(Entries with model source code)
- - - - -
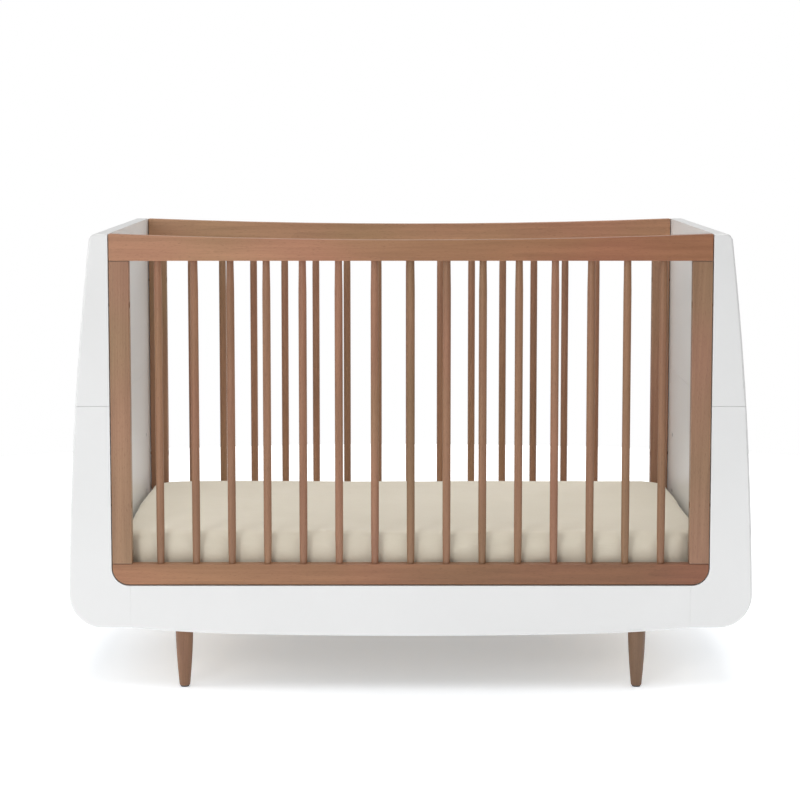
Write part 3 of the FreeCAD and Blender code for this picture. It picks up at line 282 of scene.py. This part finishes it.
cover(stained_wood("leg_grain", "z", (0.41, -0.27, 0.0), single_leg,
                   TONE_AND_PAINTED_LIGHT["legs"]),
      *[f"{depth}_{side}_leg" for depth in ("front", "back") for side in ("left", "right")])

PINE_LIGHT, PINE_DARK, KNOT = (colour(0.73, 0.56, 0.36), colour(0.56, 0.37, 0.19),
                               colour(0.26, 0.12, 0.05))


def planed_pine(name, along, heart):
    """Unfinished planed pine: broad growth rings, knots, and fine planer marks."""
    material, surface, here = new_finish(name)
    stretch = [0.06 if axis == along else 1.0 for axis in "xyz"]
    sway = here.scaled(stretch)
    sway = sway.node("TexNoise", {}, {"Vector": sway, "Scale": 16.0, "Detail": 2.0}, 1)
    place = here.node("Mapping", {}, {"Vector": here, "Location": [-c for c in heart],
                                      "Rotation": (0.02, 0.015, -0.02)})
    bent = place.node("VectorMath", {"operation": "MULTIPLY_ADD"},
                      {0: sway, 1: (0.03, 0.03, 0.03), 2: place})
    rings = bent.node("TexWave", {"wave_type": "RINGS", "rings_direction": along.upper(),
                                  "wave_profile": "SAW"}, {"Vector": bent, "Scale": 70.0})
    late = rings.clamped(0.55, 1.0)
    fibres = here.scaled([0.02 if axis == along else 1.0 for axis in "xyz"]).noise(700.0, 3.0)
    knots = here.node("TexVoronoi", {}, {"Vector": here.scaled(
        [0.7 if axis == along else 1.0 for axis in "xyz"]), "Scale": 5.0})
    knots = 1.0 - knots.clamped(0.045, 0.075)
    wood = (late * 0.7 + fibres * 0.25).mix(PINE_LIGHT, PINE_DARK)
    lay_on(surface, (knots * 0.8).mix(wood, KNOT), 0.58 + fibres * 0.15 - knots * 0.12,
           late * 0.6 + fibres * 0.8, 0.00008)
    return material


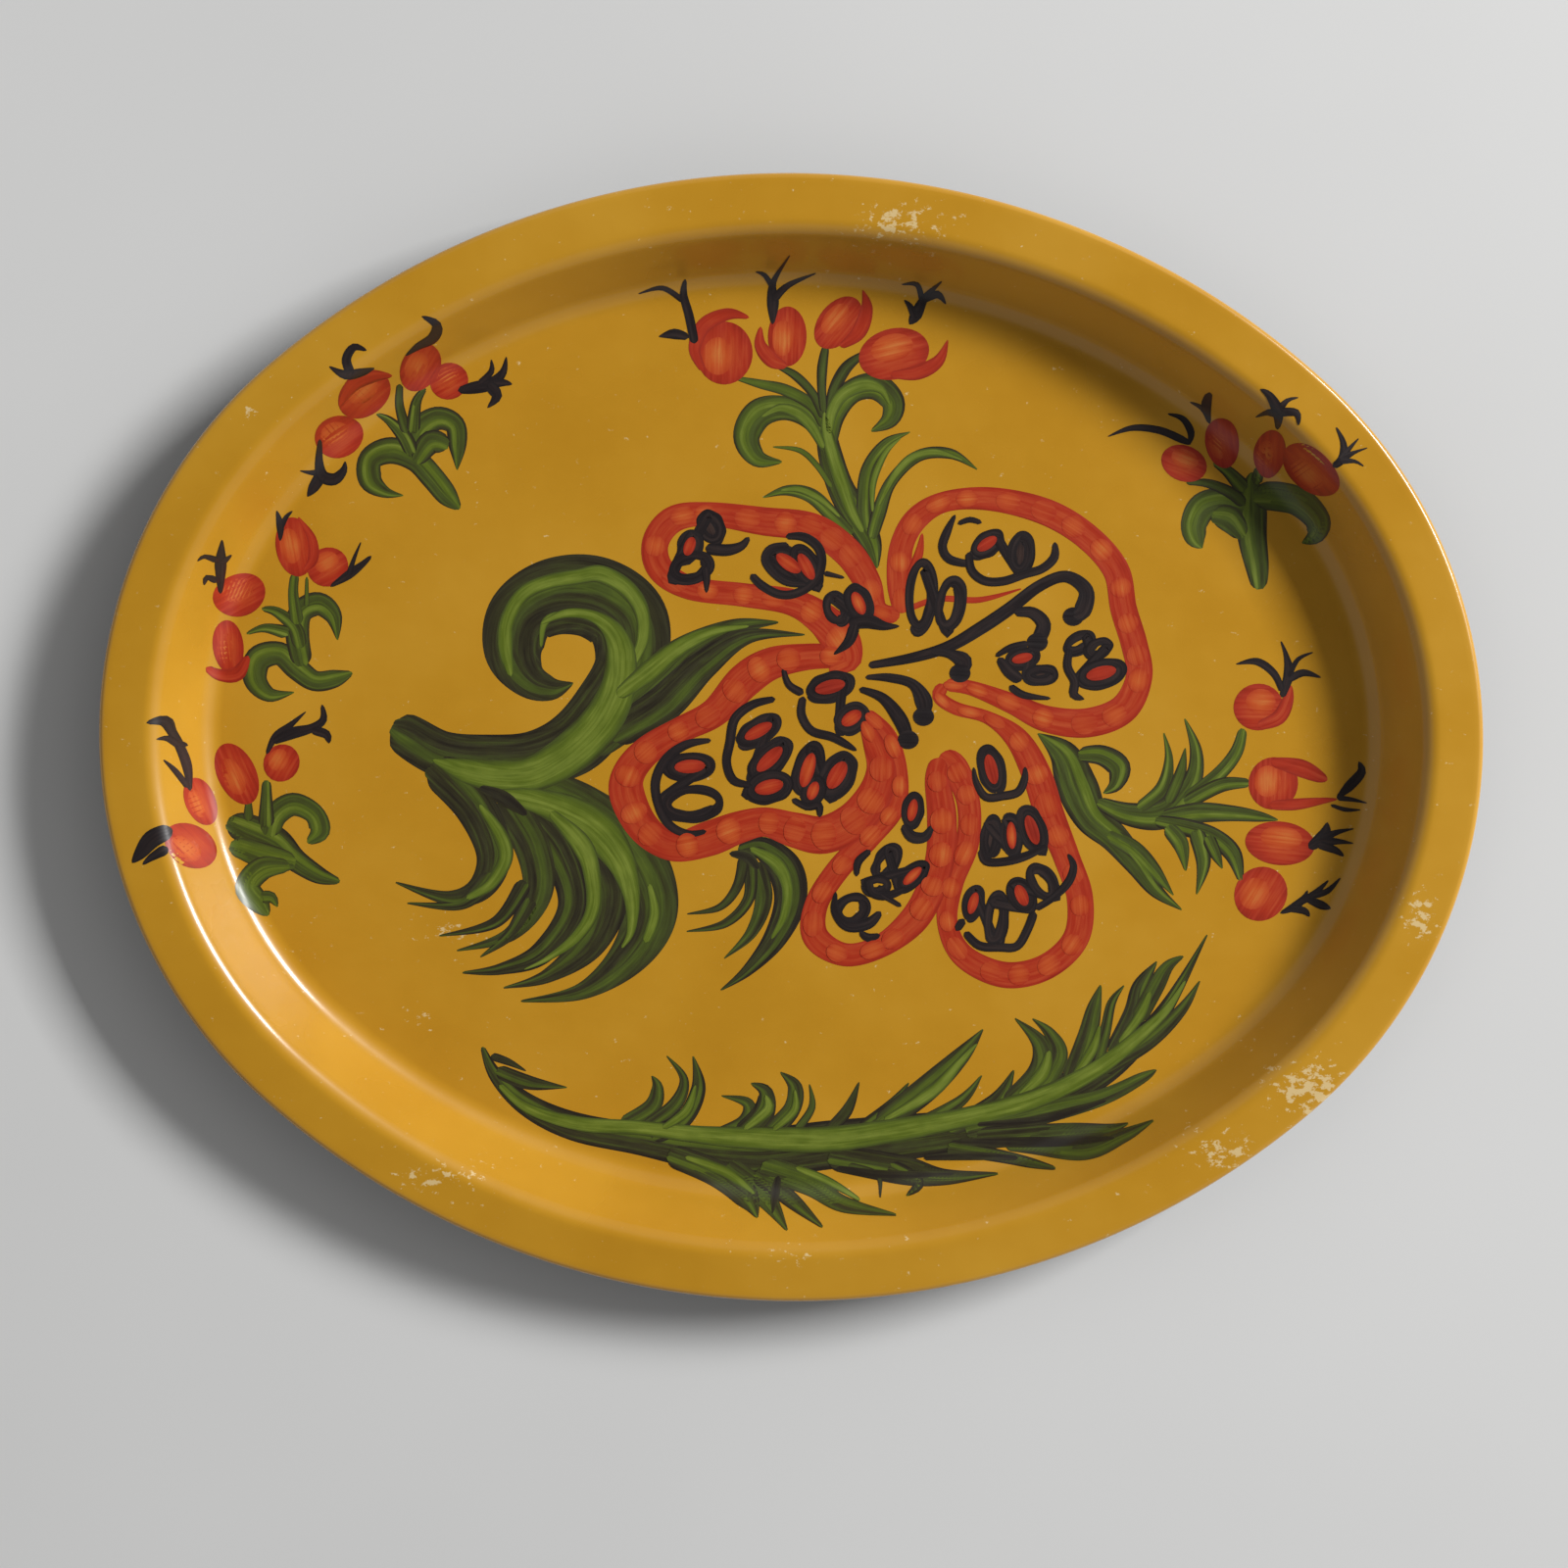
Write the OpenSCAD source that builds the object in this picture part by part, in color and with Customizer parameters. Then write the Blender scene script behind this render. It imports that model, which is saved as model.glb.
- - - - -
### DESCRIPTION OF THE TASK
Repeat the data precisely, line by line.

### ANSWER TO THE TASK
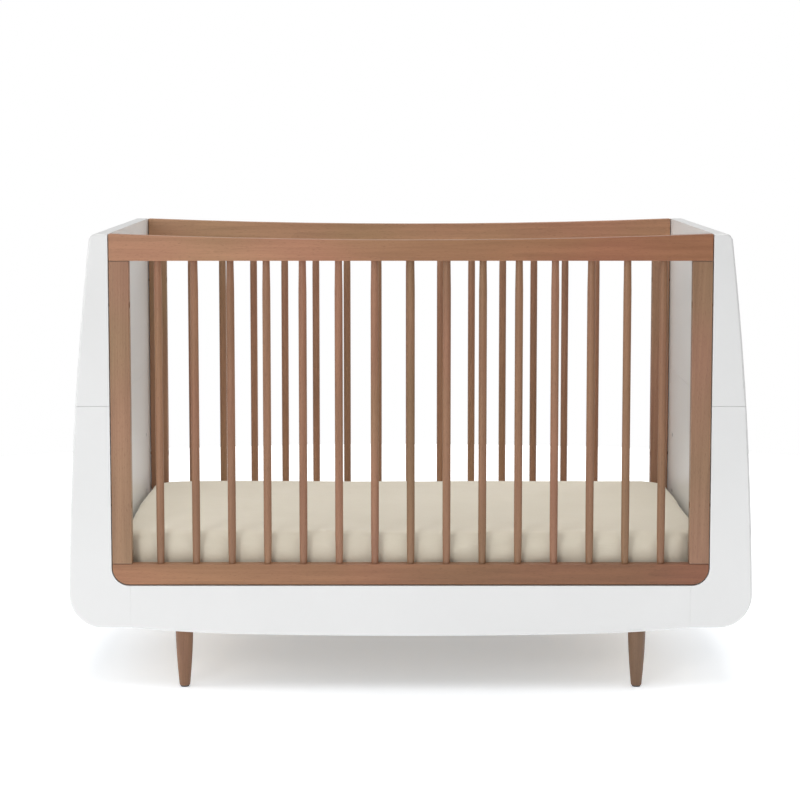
Write part 3 of the FreeCAD and Blender code for this picture. It picks up at line 282 of scene.py. This part finishes it.
cover(stained_wood("leg_grain", "z", (0.41, -0.27, 0.0), single_leg,
                   TONE_AND_PAINTED_LIGHT["legs"]),
      *[f"{depth}_{side}_leg" for depth in ("front", "back") for side in ("left", "right")])

PINE_LIGHT, PINE_DARK, KNOT = (colour(0.73, 0.56, 0.36), colour(0.56, 0.37, 0.19),
                               colour(0.26, 0.12, 0.05))


def planed_pine(name, along, heart):
    """Unfinished planed pine: broad growth rings, knots, and fine planer marks."""
    material, surface, here = new_finish(name)
    stretch = [0.06 if axis == along else 1.0 for axis in "xyz"]
    sway = here.scaled(stretch)
    sway = sway.node("TexNoise", {}, {"Vector": sway, "Scale": 16.0, "Detail": 2.0}, 1)
    place = here.node("Mapping", {}, {"Vector": here, "Location": [-c for c in heart],
                                      "Rotation": (0.02, 0.015, -0.02)})
    bent = place.node("VectorMath", {"operation": "MULTIPLY_ADD"},
                      {0: sway, 1: (0.03, 0.03, 0.03), 2: place})
    rings = bent.node("TexWave", {"wave_type": "RINGS", "rings_direction": along.upper(),
                                  "wave_profile": "SAW"}, {"Vector": bent, "Scale": 70.0})
    late = rings.clamped(0.55, 1.0)
    fibres = here.scaled([0.02 if axis == along else 1.0 for axis in "xyz"]).noise(700.0, 3.0)
    knots = here.node("TexVoronoi", {}, {"Vector": here.scaled(
        [0.7 if axis == along else 1.0 for axis in "xyz"]), "Scale": 5.0})
    knots = 1.0 - knots.clamped(0.045, 0.075)
    wood = (late * 0.7 + fibres * 0.25).mix(PINE_LIGHT, PINE_DARK)
    lay_on(surface, (knots * 0.8).mix(wood, KNOT), 0.58 + fibres * 0.15 - knots * 0.12,
           late * 0.6 + fibres * 0.8, 0.00008)
    return material


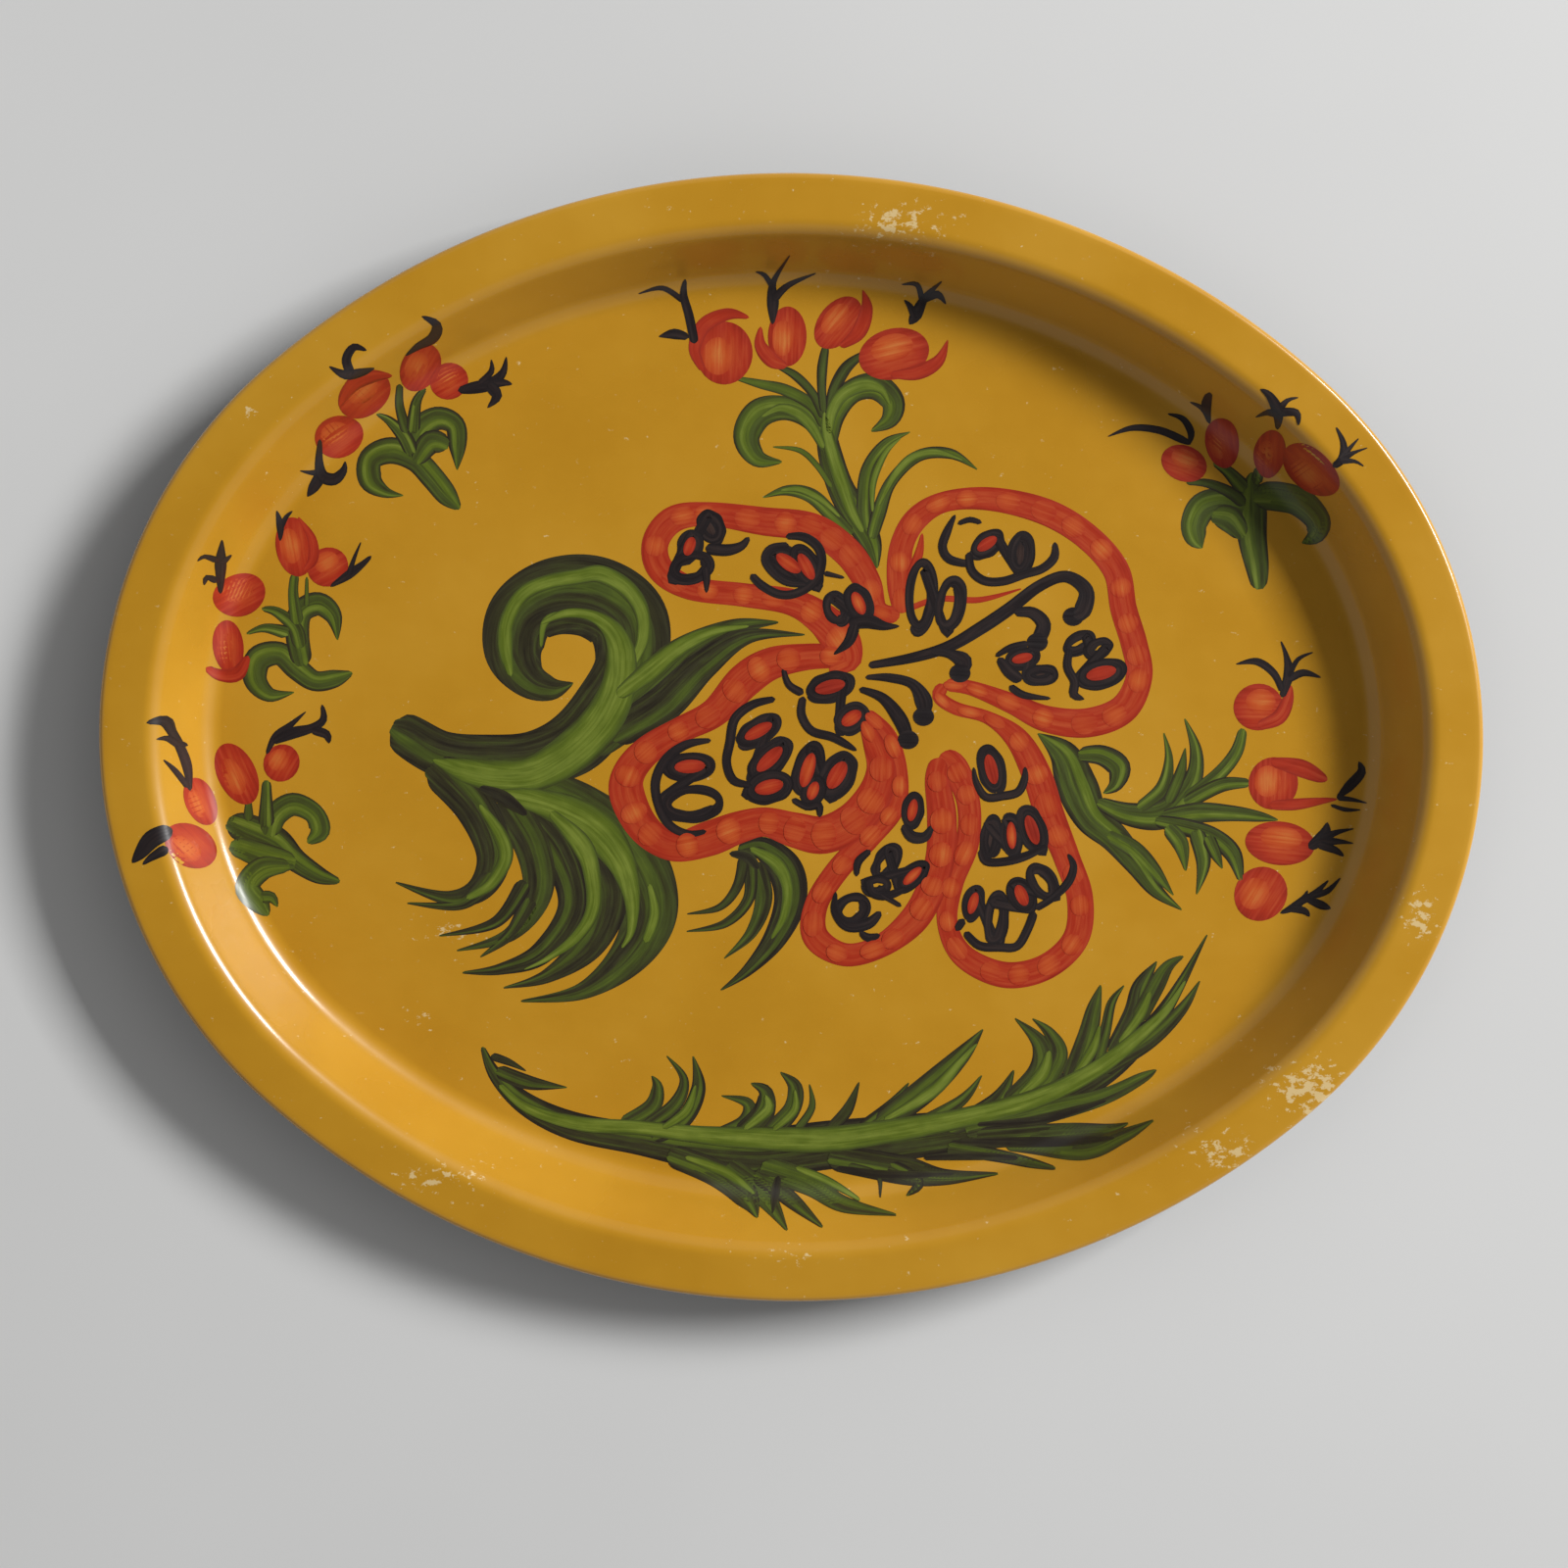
Write the OpenSCAD source that builds the object in this picture part by part, in color and with Customizer parameters. Then write the Blender scene script behind this render. It imports that model, which is saved as model.glb.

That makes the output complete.